So, I have a relatively nice Willier road frame, which I dropped against a door frame in my hallway :/
The top tube sustained a dent, along with what looks like a very fine hairline crack about 1.5-2" long, parallel with the direction of the tube. I've refrained from riding it since, but now I'm clearing the shed out and considering whether it's worth selling for peanuts or binning, I'm wondering whether it's actually a big problem, given that it's lengthways, and presumably won't result in immediate catastrophic failure.
Anyone have an opinion?
I'd rub the paint off (what have you got to lose?) and see if the tube's cracked (what's it made from, btw).
if there's a 2" long crack in the frame I'd either get it repaired (easy if carbon) or bin it. I wouldn't ride it like that.
[edit] I assume if there's a dent it's an aluminium frame?

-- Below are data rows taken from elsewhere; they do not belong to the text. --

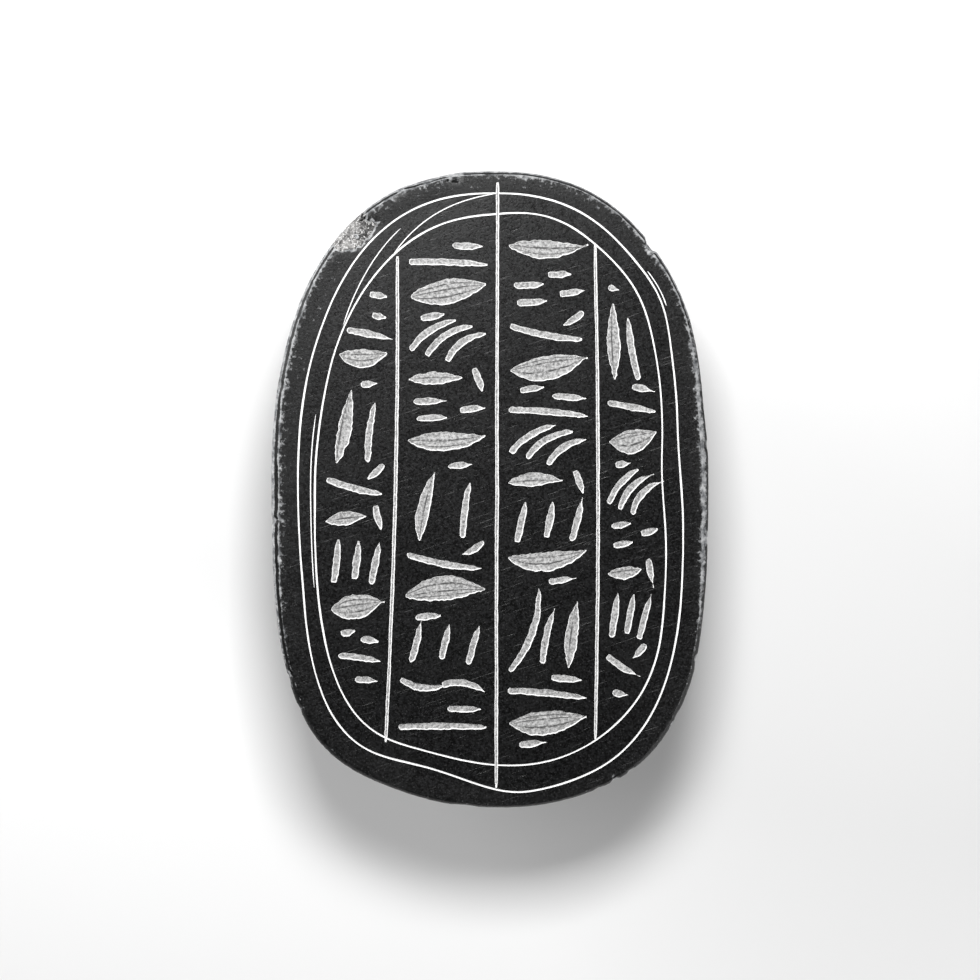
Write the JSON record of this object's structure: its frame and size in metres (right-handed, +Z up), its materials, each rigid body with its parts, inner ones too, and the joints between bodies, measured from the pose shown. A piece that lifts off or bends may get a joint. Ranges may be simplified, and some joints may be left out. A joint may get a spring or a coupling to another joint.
{
  "type": "heart scarab amulet",
  "caption": "Carved stone heart scarab that lies on its beetle back, with a flat inscribed oval face up, a double border and four columns of shallow strokes.",
  "frame": {"origin": "on the surface that the beetle back rests on, below the middle of the box", "axes": "+Z up out of the inscribed face, +Y towards the beetle's head, +X to the right of the inscribed face"},
  "size_m": [0.0686, 0.0999, 0.036],
  "materials": {
    "black_stone": "matt, honed by hand, with pale scratches where it is cut or chipped"
  },
  "bodies": {
    "root": {"scarab": "black_stone"}
  },
  "joints": []
}
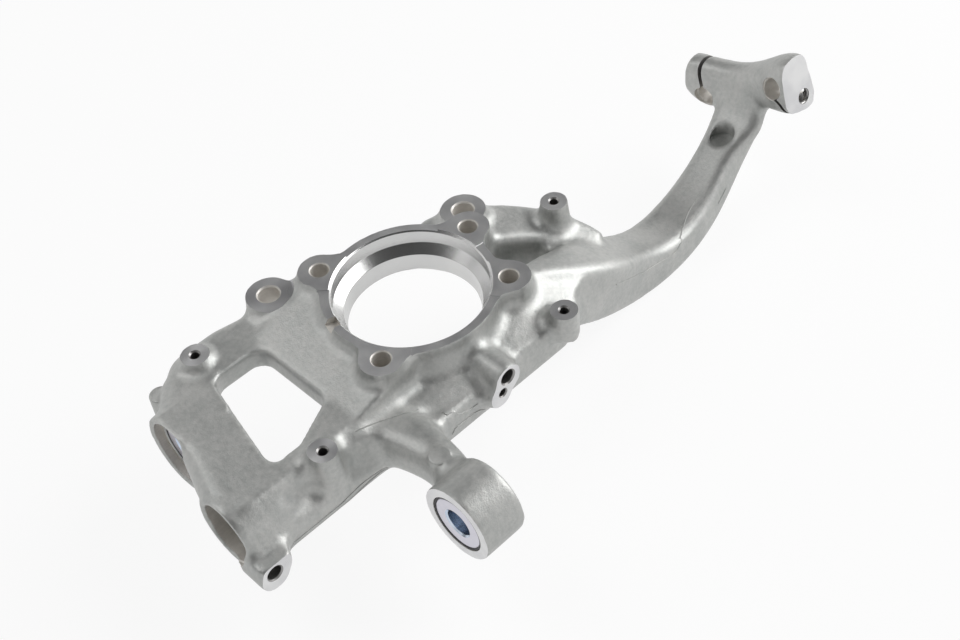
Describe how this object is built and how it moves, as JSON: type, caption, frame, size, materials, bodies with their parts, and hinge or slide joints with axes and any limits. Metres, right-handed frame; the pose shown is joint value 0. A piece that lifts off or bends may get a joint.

Thanks for the feedback, I'm sure you're right. It's alu - to the tip it goes
To me, without seeing it, that *sounds* like a rolled and seamed tube that's split along the seam, rather than a crack as such. I'm not sure how big your dent is, but have you contacted the manufacturer to see if they would expect that much seam separation for a dent of that size?
a rolled and seamed alu nice road frame ?
Could just be that the paint has cracked.
It's still got a dent, but you might consider that less terminal than a crack.
Photos?
Out of interest, why would you repair a cracked carbon frame but not a cracked ally frame?
wwaswas - Memberbecause if you weld aluminium it can't be heat treated to restore strength.
Carbon can be repaired to be as strong as it was originally:
I didn't know that, thank you. ๐
a rolled and seamed alu nice road frame ?
Well, that was my thought, too, hence emphasising the "sounds" bit. It's just that "parallel with the tube" kind of implies that it might be straight, and propagating a split seam generally doesn't take much, so a decent dent might do it.
Dunno. Just a thought. Useless without pics etc.
What size frame and what tip do you use? ๐
1 is it a crack in the metal?
2 if it is then where on the TT is it? May not be under much stress
3 its unlikely to collapse on you
4 drilling into the ends might stop it propagating.
I'd have it but Wiliers are overpriced crap 8p
Not all aluminium needs to be heat treated after welding, that's why 6061 was often referred to as 6061-T6 as the T6 was the stage of heat treatment. 7000 series alloys aren't heat treated after welding.
Very unlikely to be a rolled and seamed aluminium tube.
However it is very likely to be an extruded aluminium tube (shoved through a die like toothpaste coming out of a tube), so flaws running along the length would be perfectly possible. Tubes are extruded around a central mandrel that is held in place by webs - so the flow has to divide and then rejoin around those webs - maybe another source of longitudinal flaws?
Is it hydroformed? That could also have done interesting things to a tube blank that began life with a flaw (prior to hydroforming).
I'll bet it's the paint that's cracked
Agree that the crack is most likely to be in the paint only - provided the dent hasn't created a sharp crease / stress-raiser then it's simply a case of carry on riding and keep an eye on it - use a permanent marker to mark the ends of the crack/crease so you can see if it changes over time. Any repair attempt would be ineffective / cost prohibitive.
Post some pics but I would almost certainly say it's going to be a paint crack rather than metal crack.
I've ridden plenty of dented aluminium frames and they've all survived for ages afterwards.
Yeh it's pure conjecture without pictures.. But still it's worth sanding it down to metal to see if it's paint or an actual crack.. If it's not cracked you can always refinish it, even if it's just a carefully chosen sticker or some vinyl wrap.
If you rub it down and discover its just the paint, then before repainting you could fill it with plastic padding that they use on cars. Good as new.